Solution: Write some retry logic, write slightly more intelligent assertions that deal with timing variance, and don’t allow side effects to seep into your tests. Spend the time to stabilize (make reliable) flaky tests, and keep them in check.
Deep Testing as a Cultural Mindset
Deep testing is, in fact, more than merely a technical activity; it’s a mindset. It takes a mindset that treasures creativity, resilience, and the courage to question assumptions. Companies that cultivate deep testing as a cultural trait tend to create more reliable and robust software, as they are focused not only on creating features but also on creating them well.
Cultivating Deep Testers
Deep testers have some mix of personality and professional traits that tell them to see what is really there, and not just readily apparent.
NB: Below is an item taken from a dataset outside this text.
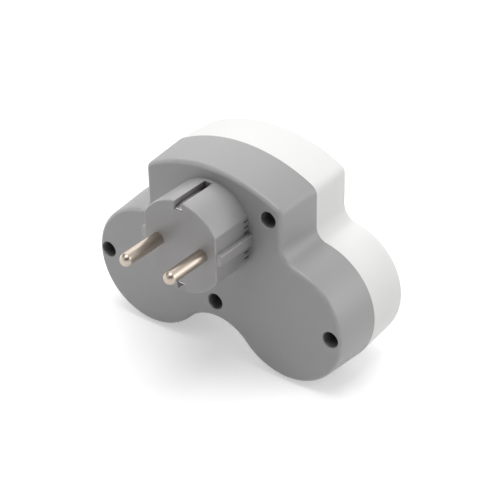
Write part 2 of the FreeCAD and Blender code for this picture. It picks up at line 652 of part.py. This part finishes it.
def socket_earth_clip(name):
    """Earth clip of one socket: a flat base behind the floor and two bowed arms."""
    x, z = SOCKETS[name]
    rivet_x, rivet_z = earth_rivet_places()[name]
    wide = CLIP_BASE_HALF_WIDTH
    narrow = CLIP_HALF_WIDTH
    reach = CLIP_HALF_GAP + EARTH_SHEET
    base = block(-narrow, narrow, CLIP_BASE_Y, CLIP_BASE_Y + EARTH_SHEET, -reach, reach)
    middle = CLIP_HALF_GAP - CLIP_BASE_MARGIN
    plate = block(-wide, wide, CLIP_BASE_Y, CLIP_BASE_Y + EARTH_SHEET, -middle, middle)
    body = fuse([base, plate, clip_arm(-1), clip_arm(1)]).translate(vec(x, 0, z))
    return body.cut(rivet_hole(rivet_x, rivet_z))


def earth_rivets():
    places = earth_rivet_places()
    top_y = CLIP_BASE_Y + EARTH_SHEET
    link_y = EARTH_BASE_Y + STRIP_SHEET + RAIL_THICKNESS
    rivets = [
        rivet(*places["top"], EARTH_RAIL_Y - RAIL_THICKNESS, top_y),
        rivet(*places["left"], EARTH_RAIL_Y, top_y),
        rivet(*places["right"], EARTH_RAIL_Y, top_y),
        rivet(0.0, LINK_RIVET_Z, EARTH_BASE_Y, link_y),
    ]
    return Part.makeCompound(rivets)


def housing_screw(x, z):
    """Pan head screw with a cross recess."""
    head_y = SCREW_SEAT_Y - SCREW_HEAD_HEIGHT
    tip_y = SCREW_SEAT_Y + SCREW_LENGTH
    head = rod(SCREW_HEAD_RADIUS, head_y, SCREW_SEAT_Y)
    head = head.makeChamfer(SCREW_HEAD_HEIGHT / 3, edges_at(head, head_y))
    shank = rod(SCREW_SHANK_RADIUS, SCREW_SEAT_Y, tip_y)
    shank = shank.makeChamfer(SCREW_SHANK_RADIUS / 2, edges_at(shank, tip_y))
    half_long = SCREW_CROSS / 2
    half_thin = SCREW_SLOT / 2
    deep_y = SCREW_SEAT_Y - SCREW_HEAD_HEIGHT / 3
    cross = [
        block(-half_long, half_long, head_y - CUT_MARGIN, deep_y, -half_thin, half_thin),
        block(-half_thin, half_thin, head_y - CUT_MARGIN, deep_y, -half_long, half_long),
    ]
    return fuse([head, shank]).cut(cross).translate(vec(x, 0, z))


def build():
    """All sub-parts by name."""
    parts = {
        "rear_housing": rear_housing(),
        "front_housing": front_housing(),
        "live_pin": plug_pin(-1),
        "neutral_pin": plug_pin(1),
        "live_rail": live_rail(),
        "neutral_rail": neutral_rail(),
        "earth_rail": earth_rail(),
        "plug_earth_stirrup": plug_earth_stirrup(),
        "earth_link": earth_link(),
        "live_rivets": contact_rivets(LIVE_CONTACTS),
        "neutral_rivets": contact_rivets(NEUTRAL_CONTACTS),
        "earth_rivets": earth_rivets(),
        "housing_screws": Part.makeCompound([housing_screw(x, z) for x, z in SCREWS]),
    }
    for name in SOCKETS:
        parts["live_contact_" + name] = socket_contact(LIVE_CONTACTS, name)
        parts["neutral_contact_" + name] = socket_contact(NEUTRAL_CONTACTS, name)
        parts["socket_earth_clip_" + name] = socket_earth_clip(name)
    return parts


def main():
    os.makedirs("parts", exist_ok=True)
    for name, shape in build().items():
        shape.exportStep("parts/" + name + ".step")
        print(name, len(shape.Solids), shape.isValid(), round(shape.Volume, 1))


main()
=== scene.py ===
"""Looks, lights and camera of the three way socket adapter. Metres, in the part's own frame."""
import json

import bpy
from mathutils import Matrix, Vector


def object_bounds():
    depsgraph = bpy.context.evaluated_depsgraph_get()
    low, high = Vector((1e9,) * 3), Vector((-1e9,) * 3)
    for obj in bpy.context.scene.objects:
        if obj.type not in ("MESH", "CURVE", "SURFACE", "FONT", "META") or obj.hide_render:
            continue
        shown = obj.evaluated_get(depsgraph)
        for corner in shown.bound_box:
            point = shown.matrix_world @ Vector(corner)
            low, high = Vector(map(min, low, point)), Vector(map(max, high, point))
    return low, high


# camera fitted to the photograph, in its pixels and in metres
IMAGE_SIDE = 500.0
FOCAL_PIXELS = 1717.0
SENSOR_WIDTH = 36.0
CAMERA_PLACE = (0.320119, -0.377049, 0.309486)
CAMERA_RIGHT = (0.79809313, 0.60236015, -0.01447757)
CAMERA_DOWN = (0.31131659, -0.43281086, -0.84602408)
CAMERA_FORWARD = (-0.51587724, 0.6706989, -0.53294809)
NEAREST_SEEN = 0.01
FARTHEST_SEEN = 20.0

# floor, and the white added where it is seen or reflected: near, far, and the distances in between
FLOOR_SIDE = 6.0
FLOOR_COLOUR = (0.80, 0.80, 0.80)
FLOOR_ROUGHNESS = 0.9
PAPER_CLOUDS = 60.0
PAPER_VARIATION = 0.004
FLOOR_LIFT_NEAR = 0.44
FLOOR_LIFT_FAR = 0.90
FLOOR_LIFT_REACH = (0.35, 1.10)

# surroundings: their own light, and the heights of sight between which they fade from white to dim
WORLD_LEVEL = 0.04
SKY_WHITE = 1.0
SKY_DIM = 0.10
SKY_FADE = (0.16, 0.40)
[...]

They are also (naturally) distrustful of things, always wondering if the software really works in every scenario. Most originate in fields like security testing, systems engineering or domain-specific analysis, where failure is not an option, and precision is paramount.
Creating a Deep Testing Culture
Creating a culture of deep testing is not about checking off a traditional QA reading list. Organizations should incentivize finding bugs and value flaw-finding as a contribution. Deep testing should be technical craftsmanship, a skilled, mindful practice, not a procedural job. When this is adopted, deep testing becomes a legitimate, accepted part of development.
Final Thoughts
Deep testing isn’t easy; it takes time, patience, and an obsessive focus on the details. It is sometimes difficult and even frustrating, but the reward is well worth it. By discovering nuanced bugs, latent vulnerabilities, and edge-case crashes, deep testing prevents the catastrophic issues that can cause outages, security breaches, and loss of user trust.
No longer should you be asking, “Does it work?” in a world where software systems are expected to function flawlessly under pressure. We should be asking the more essential question: “Will it continue to work when it counts?”
That’s the essence and the enduring promise of deep testing.